01 Aug Make a Global Priority of Finding Missing Cases of TB
By Eliud Wandwalo, Senior Disease Coordinator, TB
in VOICES on 10 OCT 2017
Every year, 10.4 million people get sick with TB, an entirely preventable and curable disease. But more worrying, 40 percent of these individuals do not even receive care – they are “missed” by health systems after failing to be diagnosed, treated or reported. Essentially, they are missing because we have not done enough to remove the barriers they face to accessing the right services, or because they belong to vulnerable populations that are hard to reach, such as migrants, miners, refugees, children and people living with HIV. The missing cases could also be patients who were treated but never reported under the national programs. The result is many of these people will die or continue to be sick and transmit the disease or, if treated with improper drugs, contribute to the growing menace of drug resistance.
Missing TB cases and drug-resistant TB are major challenges in fighting the disease, and pose a serious threat to global health security. Deaths from drug-resistant TB – when tuberculosis bacteria do not respond to first-line anti-TB drugs – now account for about one-third of all antimicrobial resistance deaths worldwide. Urgent action is needed to break the transmission cycle of TB and drug-resistant TB to save millions of lives and achieve the global goal of ending TB as an epidemic by 2030. The longer the delay in finding the missed cases, the longer it will take to reach global targets.
The Global Fund partnership has launched a new investment aimed at finding missing cases of both drug susceptible TB and drug-resistant TB. The new effort invests in innovative and targeted interventions, gathering evidence and expanding the most successful approaches.

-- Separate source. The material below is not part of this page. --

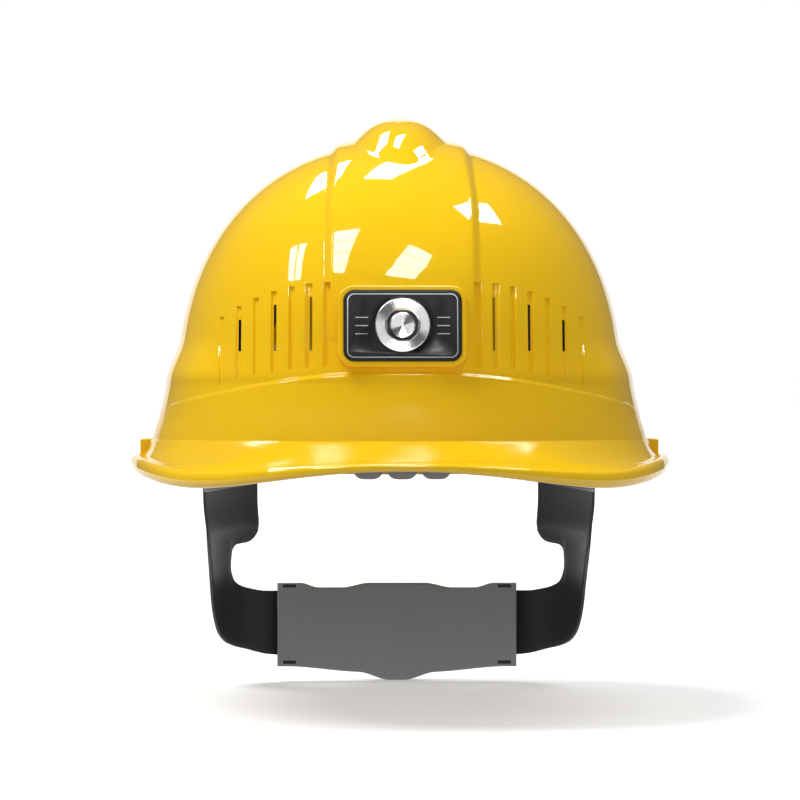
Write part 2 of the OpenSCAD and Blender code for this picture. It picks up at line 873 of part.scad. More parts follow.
// Borders of an arm from the wing's tip round the drop to the strap's end: angle and level
arm_outer = [
    [wing_angle, 14], [wing_angle - 2, 18.5], [wing_angle - 5, 20], [120, 20.4], [108, 21], [98, 21],
    [97, 10], [98.5, -4], [99.5, -18], [102, -32], [106, -50], [113, -61.5], [121, -67.3],
    [130, strap_low_edge_z + 5.3], [mix(130, end_angle, 0.5), strap_low_edge_z + 3],
    [end_angle, strap_low_edge_z]
];
arm_inner = [
    [wing_angle, -20], [wing_angle - 1, -23.2], [wing_angle - 3, -24.8], [125.5, -25.3], [123, -25.7],
    [121.9, -26.8], [121.6, -28.4], [122.2, -30.6], [123, -33.4], [124.4, -36.6], [126.6, -39.6],
    [130, -42.6], [136, strap_hi_z + 2.6], [mix(136, end_angle, 0.4), strap_hi_z + 1.2],
    [mix(136, end_angle, 0.75), strap_hi_z + 0.3], [end_angle, strap_hi_z]
];

module nape_arm(end_y) {
    m = len(arm_outer);
    function grid(off) = [for (i = [0:m - 1]) [for (j = [0:arm_cols])
        let(p = mix(arm_outer[i], arm_inner[i], j / arm_cols)) arm_point(p[0], p[1], off, end_y)]];
    difference() {
        plate(grid(0), grid(-band_t));
        at_key(key_angles[2])
            stud_hole();
        for (z = rivet_levels)
            at_key(rivet_angle)
                translate([-2 * embed, 0, z])
                    rotate([0, 90, 0])
                        cylinder(d = rivet_d + 2 * shaft_gap, h = 4 * embed, $fn = part_fn);
    }
}

module nape_arm_right() {
    color(charcoal)
        nape_arm(layer_b_y - shaft_gap * 2);
}

module nape_arm_left() {
    color(charcoal)
        mirror([1, 0, 0])
            nape_arm(layer_a_y - shaft_gap * 2);
}

// Ratchet: racks, pinion and case. Its axis runs back through the knob
ratchet_z = strap_hi_z - ratchet_strap_h / 2 - 4.3;
pitch_r = pinion_teeth * tooth_module / 2;
tip_r = pitch_r + tooth_module * 0.9;
root_r = pitch_r - tooth_module * 1.15;
tooth_pitch = PI * tooth_module;
backlash = 0.3;
rack_end_x = arm_end_x - rack_gap;
rack_tip_x = rack_travel + 15;
rack_slot_half = rack_travel + tip_r + 1.4;
rack_teeth_half = floor((rack_slot_half - 2) / tooth_pitch);

module gear_outline() {
    half = 360 / pinion_teeth / 4;
    trim = backlash / 2 / pitch_r * 180 / PI;
    polygon([for (i = [0:pinion_teeth - 1]) let(a = 90 + i * 360 / pinion_teeth) each [
        root_r * [cos(a - half * 1.4), sin(a - half * 1.4)],
        pitch_r * [cos(a - half + trim), sin(a - half + trim)],
        tip_r * [cos(a - half * 0.45 + trim / 2), sin(a - half * 0.45 + trim / 2)],
        tip_r * [cos(a + half * 0.45 - trim / 2), sin(a + half * 0.45 - trim / 2)],
        pitch_r * [cos(a + half - trim), sin(a + half - trim)],
        root_r * [cos(a + half * 1.4), sin(a + half * 1.4)]
    ]]);
}

// Teeth along the x axis that point down, with a tooth or a gap at x = 0
rack_tip = pitch_r - tooth_module * 0.65;
rack_root = pitch_r + tooth_module * 1.05;
module rack_tooth_row(tooth_at_middle) {
    for (i = [-rack_teeth_half:rack_teeth_half - 1])
        translate([(i + (tooth_at_middle ? 0 : 0.5)) * tooth_pitch, 0])
            polygon([
                [-tooth_pitch * 0.42, rack_root + 0.3], [-tooth_pitch * 0.37, rack_root],
                [-tooth_pitch * 0.165, rack_tip], [tooth_pitch * 0.165, rack_tip],
                [tooth_pitch * 0.37, rack_root], [tooth_pitch * 0.42, rack_root + 0.3]
            ]);
}

// Outline of the left rack about the pinion's axis, teeth on the slot's upper edge
slot_clear = 0.6;
module rack_outline(upper) {
    strap_top = strap_hi_z - ratchet_z;
    strap_low = strap_low_edge_z - ratchet_z;
    plain = tip_r + slot_clear;
    difference() {
        translate([-rack_end_x, strap_low])
            square([rack_end_x + rack_tip_x, strap_top - strap_low]);
        translate([-rack_slot_half, upper ? -plain : -rack_root])
            square([2 * rack_slot_half, plain + rack_root]);
    }
    if (upper)
        rack_tooth_row(false);
    else
        mirror([0, 1])
            rack_tooth_row(true);
}

module at_ratchet(y) {
    translate([0, y, ratchet_z])
        rotate([90, 0, 0])
            mirror([0, 0, 1])
                children();
}

module rack_left() {
    color(charcoal)
        at_ratchet(layer_a_y)
            linear_extrude(rack_t)
                rack_outline(true);
}

module rack_right() {
    color(charcoal)
        at_ratchet(layer_b_y)
            linear_extrude(rack_t)
                mirror([1, 0])
                    rack_outline(false);
}

// Case outline: half width, upper and lower edge with their bulges, and the corner ears
ear_top_z = strap_hi_z + 3.5;
dip_z = strap_hi_z + 1.5;
foot_edge_z = strap_low_edge_z - 4.6;
bulge_low_z = foot_edge_z - 5.9;
ear_x = cover_half_w - 10;
outline_points = 26;
function case_top(x) = dip_z + (ear_top_z - dip_z)
    * max(ease((abs(x) - ear_x + 8) / 8), 1 - ease((abs(x) - 12) / 12));
function case_low(x) = foot_edge_z + (bulge_low_z - foot_edge_z)
    * (0.42 * (1 - ease((abs(x) - 14) / 34)) + 0.58 * (1 - ease((abs(x) - 3) / 14)));

module case_outline(inset) {
    half = cover_half_w - inset;
    places = [for (i = [0:outline_points]) mix(-half, half, i / outline_points)];
    translate([0, -ratchet_z])
        polygon(concat(
            [for (x = places) [x, case_low(x) + inset]],
            [for (x = places) [-x, case_top(x) - inset]]
        ));
}

// Snap hooks of the housing and their slots in the cover's corners
hook_x = cover_half_w - 5.3;
hook_w = 5.2;
hook_t = 1;
hook_levels = [strap_hi_z + 2.2, strap_low_edge_z - 2.7];
channel_y = layer_a_y - slip_gap;
channel_end_y = layer_b_y + rack_t + slip_gap;
back_t = 2.4;
back_y = channel_end_y + back_t;

module hook_row(extra) {
    for (x = [-hook_x, hook_x], z = hook_levels)
        translate([x - hook_w / 2 - extra, z - hook_t / 2 - extra - ratchet_z])
            square([hook_w + 2 * extra, hook_t + 2 * extra]);
}

journal_d = 4;
journal_l = 1.4;

module nape_cover() {
    color(mid_grey)
        difference() {
            at_ratchet(nape_y)
                linear_extrude(channel_y - nape_y)
                    case_outline(0);
            at_ratchet(nape_y - 1)
                linear_extrude(channel_y - nape_y + 2)
                    hook_row(slip_gap);
            at_ratchet(channel_y - journal_l)
                cylinder(d = journal_d + 2 * shaft_gap, h = journal_l + 1, $fn = part_fn);
        }
}

module ratchet_housing() {
    rail_top = strap_hi_z + fit_gap - ratchet_z;
    rail_low = strap_low_edge_z - fit_gap - ratchet_z;
    color(charcoal)
        difference() {
            union() {
                at_ratchet(channel_end_y)
                    linear_extrude(back_t)
                        case_outline(0.4);
                at_ratchet(channel_y)
                    linear_extrude(channel_end_y - channel_y + 0.5)
                        difference() {
                            case_outline(0.4);
                            translate([-cover_half_w - 1, rail_low])
                                square([2 * cover_half_w + 2, rail_top - rail_low]);
                        }
                at_ratchet(nape_y + 0.3)
                    linear_extrude(channel_y - nape_y + 1)
                        hook_row(0);
                at_ratchet(back_y - 0.5)
                    cylinder(d = spring_seat_d, h = spring_seat_h + 0.5, $fn = part_fn);
                at_ratchet(back_y - 0.5)
                    cylinder(d = boss_d, h = boss_h + 0.5, $fn = part_fn);
            }
            at_ratchet(channel_y - 2)
                cylinder(d = shaft_d + 2 * shaft_gap, h = 20, $fn = part_fn);
        }
}

// Places along the shaft: the housing's boss, the detent spring on it, the knob and its screw
boss_d = shaft_d + 5;
boss_h = 3;
spring_t = 1.2;
spring_seat_d = boss_d + 5;
spring_seat_h = boss_h - spring_t - slip_gap;
knob_y = back_y + 0.4;
knob_end_y = knob_y + knob_l;
hub_y = back_y + boss_h + fit_gap;
shaft_end_y = knob_end_y - 4;
screw_d = 2.5;
screw_l = 7;
washer_d = 8;
washer_t = 0.8;
screw_seat_y = shaft_end_y + 1.2;
screw_head_d = 5.6;
screw_head_h = 1.6;
cross_l = 3.2;
cross_w = 0.8;

module pinion() {
    color(pale_grey)
        difference() {
            union() {
                at_ratchet(channel_y + shaft_gap)
                    linear_extrude(channel_end_y - channel_y - 2 * shaft_gap)
                        gear_outline();
                at_ratchet(channel_y - journal_l + slip_gap)
                    cylinder(d = journal_d, h = journal_l + 1, $fn = part_fn);
                at_ratchet(channel_end_y - 1)
                    cylinder(d = shaft_d, h = shaft_end_y - channel_end_y + 1, $fn = part_fn);
            }
            at_ratchet(shaft_end_y - screw_l)
                cylinder(d = screw_d, h = screw_l + 1, $fn = part_fn);
        }
}

// Knob: grip ring with lobes, face, hub and a ring of detent teeth inside
knob_lobes = 20;
lobe_depth = 0.7;
knob_wall = 2.6;
knob_face_t = 2.4;
hub_wall = 2.4;
detent_teeth = 30;
detent_h = 0.8;
detent_r = knob_d / 2 - 2 * lobe_depth - knob_wall;

// Outline of a ring whose radius waves in and out
module wavy_outline(r, depth, waves, steps) {
    polygon([for (i = [0:waves * steps - 1])
        let(a = i * 360 / (waves * steps), reach = r - depth / 2 * (1 - cos(a * waves)))
        reach * [-sin(a), cos(a)]]);
}

module knob() {
    knob_hollow = knob_end_y - knob_face_t - hub_y;
    color(charcoal)
        difference() {
            at_ratchet(knob_y)
                linear_extrude(knob_l)
                    wavy_outline(knob_d / 2, 2 * lobe_depth, knob_lobes, 8);
            at_ratchet(knob_y - 1)
                linear_extrude(hub_y - knob_y + 1)
                    wavy_outline(detent_r, detent_h, detent_teeth, 4);
            at_ratchet(hub_y - 0.1)
                difference() {
                    cylinder(r = detent_r - detent_h, h = knob_hollow + 0.1, $fn = part_fn);
                    cylinder(r = shaft_d / 2 + hub_wall, h = knob_l, $fn = part_fn);
                }
            at_ratchet(hub_y - 1)
                cylinder(d = shaft_d + 2 * shaft_gap, h = shaft_end_y - hub_y + 1 + shaft_gap, $fn = part_fn);
            at_ratchet(knob_y)
                cylinder(d = screw_d + 0.8, h = knob_l + 1, $fn = part_fn);
            at_ratchet(screw_seat_y)
                cylinder(d = washer_d + 1, h = knob_l, $fn = part_fn);
        }
}

module pawl_spring() {
    nose_r = detent_r - detent_h - slip_gap;
    color(pale_grey)
        at_ratchet(back_y + spring_seat_h)
            linear_extrude(spring_t)
                difference() {
                    union() {
                        circle(d = spring_seat_d, $fn = part_fn);
                        for (a = [0, 180])
                            rotate(a)
                                polygon([
                                    [-2, 0], [2, 0], [1.6, nose_r - 1.4], [0.5, nose_r], [-0.5, nose_r],
                                    [-1.6, nose_r - 1.4]
                                ]);
                    }
                    circle(d = boss_d + 2 * shaft_gap, $fn = part_fn);
                }
}

module washer() {
    color(metal)
        at_ratchet(screw_seat_y)
            difference() {
                cylinder(d = washer_d, h = washer_t, $fn = part_fn);
                translate([0, 0, -1])
                    cylinder(d = screw_d + 0.5, h = washer_t + 2, $fn = part_fn);
            }
}

module knob_screw() {
    screw_end_y = shaft_end_y - screw_l + 1;
    color(metal)
        difference() {
            union() {
                at_ratchet(screw_seat_y + washer_t)
                    cylinder(d = screw_head_d, h = screw_head_h, $fn = part_fn);
                at_ratchet(screw_end_y)
                    cylinder(d = screw_d - 2 * shaft_gap, h = screw_seat_y + washer_t + 0.5 - screw_end_y,
                        $fn = part_fn);
            }
            for (a = [0, 90])
                at_ratchet(screw_seat_y + washer_t + screw_head_h / 2)
                    rotate(a)
                        translate([-cross_l / 2, -cross_w / 2])
                            cube([cross_l, cross_w, screw_head_h]);
        }
}

shell();
badge_plate();
medallion_ring();
medallion_button();
key_front_right();
key_front_left();
key_side_right();
key_side_left();
key_rear_right();
key_rear_left();
strap_front_right();
strap_side();
strap_front_left();
headband();
brow_pad();
nape_arm_right();
nape_arm_left();
band_rivets();
rack_right();
rack_left();
ratchet_housing();
nape_cover();
pawl_spring();
pinion();
knob();
washer();
knob_screw();
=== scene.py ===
"""Safety helmet: the looks of each piece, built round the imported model, and the studio that it stands in."""

import math

import bmesh
import bpy
import numpy as np
from mathutils import Matrix, Vector


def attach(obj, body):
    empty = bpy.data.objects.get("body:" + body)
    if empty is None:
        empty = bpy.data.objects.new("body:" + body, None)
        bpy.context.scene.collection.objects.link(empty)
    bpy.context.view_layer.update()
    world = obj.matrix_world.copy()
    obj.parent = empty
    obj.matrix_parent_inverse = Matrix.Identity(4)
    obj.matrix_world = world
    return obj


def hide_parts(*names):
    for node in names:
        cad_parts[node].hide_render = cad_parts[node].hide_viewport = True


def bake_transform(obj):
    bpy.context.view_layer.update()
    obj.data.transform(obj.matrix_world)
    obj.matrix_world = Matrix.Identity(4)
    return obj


bl_info = {
    "name": "Safety Helmet",
    "version": (1, 0, 0),
    "blender": (4, 5, 0),
    "location": "3D View > Sidebar > Helmet",
    "description": "Builds a moulded safety helmet with its cradle, headband and nape ratchet",
    "category": "Object",
}

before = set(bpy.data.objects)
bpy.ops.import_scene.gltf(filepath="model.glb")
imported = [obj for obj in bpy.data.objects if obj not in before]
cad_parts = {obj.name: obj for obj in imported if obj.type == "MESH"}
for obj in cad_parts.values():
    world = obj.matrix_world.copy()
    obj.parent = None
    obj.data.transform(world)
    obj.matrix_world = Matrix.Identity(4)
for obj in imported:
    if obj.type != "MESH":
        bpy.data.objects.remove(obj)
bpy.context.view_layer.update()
MM = 0.001

# Dome, in millimetres: +Z up, the front faces -Y, angles start at the front and turn towards +X
DOME_HALF_W = 90.4
DOME_FRONT = 108.0
DOME_REAR = 112.0
DOME_BASE_Z = 42.0
DOME_H = 98.6
DOME_POWER = 2.15
PLAN_POWER = 2.2
WALL = 2.8
FLARE = 4.7
DRAFT = 0.21
FOOT_OUT = 0.8
FOOT_OUT_Z = 30.0
FOOT_OUT_FADE = 10.0
FOOT_Z = 16.0
FLARE_SIDE_Z = (42.5, 61.0)
FLARE_FRONT_Z = 60.0
FRONT_END_ANGLE = 44.0
SIDE_START_ANGLE = 62.0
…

Through a comprehensive package of services that will vary depending on the setting, partners hope to find an additional 1.5 million TB cases by 2019 in 13 countries that have 70 percent of all the people with TB and drug-resistant TB who are missed by current systems.
During the 48th Union World Conference on Lung Health, to be held October 11-14 in Guadalajara, Mexico, partners from WHO, Stop TB Partnership, and the Global Fund and implementers from Bangladesh, Democratic Republic of Congo, Indonesia, Myanmar, Nigeria, Pakistan, Philippines, South Africa, Tanzania, Ukraine, Kenya, Mozambique and India met to support and launch the joint effort.
The TB Catalytic Investment initiative includes US$115 million in matching funds designed to support country-led programs. An additional US$10 million Strategic Initiative will be used to help technical partners to develop a number of tools based on best practices. Finally, a US$65 million multi-country investment will address cross-border issues such as drug-resistant TB response among migrant workers, and provide treatment to refugees and internally displaced people.
What sets this investment apart from other efforts is that it adopts approaches that are not business as usual, focusing on key populations at high risk of TB who are underserved and marginalized. Interventions will contain the basic principles of searching, diagnosing and treating all forms of TB in adults and children, and preventing the development of TB, including drug-resistant TB.
Among other things, this means systematic and routine screening during health visits, as well as early diagnosis of TB and drug-resistant TB through the use of more sensitive screening, and more specific diagnostic tools such as X-rays and GeneXpert technology.
Investments will also be used to develop a closer engagement from private and public sector providers to accelerate TB case finding and treatment. In many countries in Southeast Asia, the majority of TB patients consult or access private care providers due to different reasons, so it’s very important that data is entered into the national TB systems. Innovative models of care in the private sector have demonstrated good results. In India, for instance, the result led to the notification of hundreds of thousands of missing people with TB.
Reaching missing patients also calls for expanding programs that support integrated community and family-based approaches to TB and drug-resistant TB care. In countries such as Nigeria, for instance, we need to focus investments on strengthening and better equipping primary health care to accelerate case finding.
Globally, only half of multidrug-resistant tuberculosis patients who initiate treatment are successfully treated, mostly due to high mortality and falling out of the treatment, so we need to support countries to ensure high quality of care and improve access and treatment outcomes.
To help partners better understand who and where the missing cases are located and identify the main barriers for accessing TB services, the Global Fund will support gender and legal assessments.
In our globalized world, diseases such as TB know no borders; as people move, so do diseases. Finding the missing cases and ending TB is critically important for all across the world: Not only will it save millions of lives and reinvigorate communities in vulnerable, low- and middle-income countries, but it will also have an impact in improving global health security.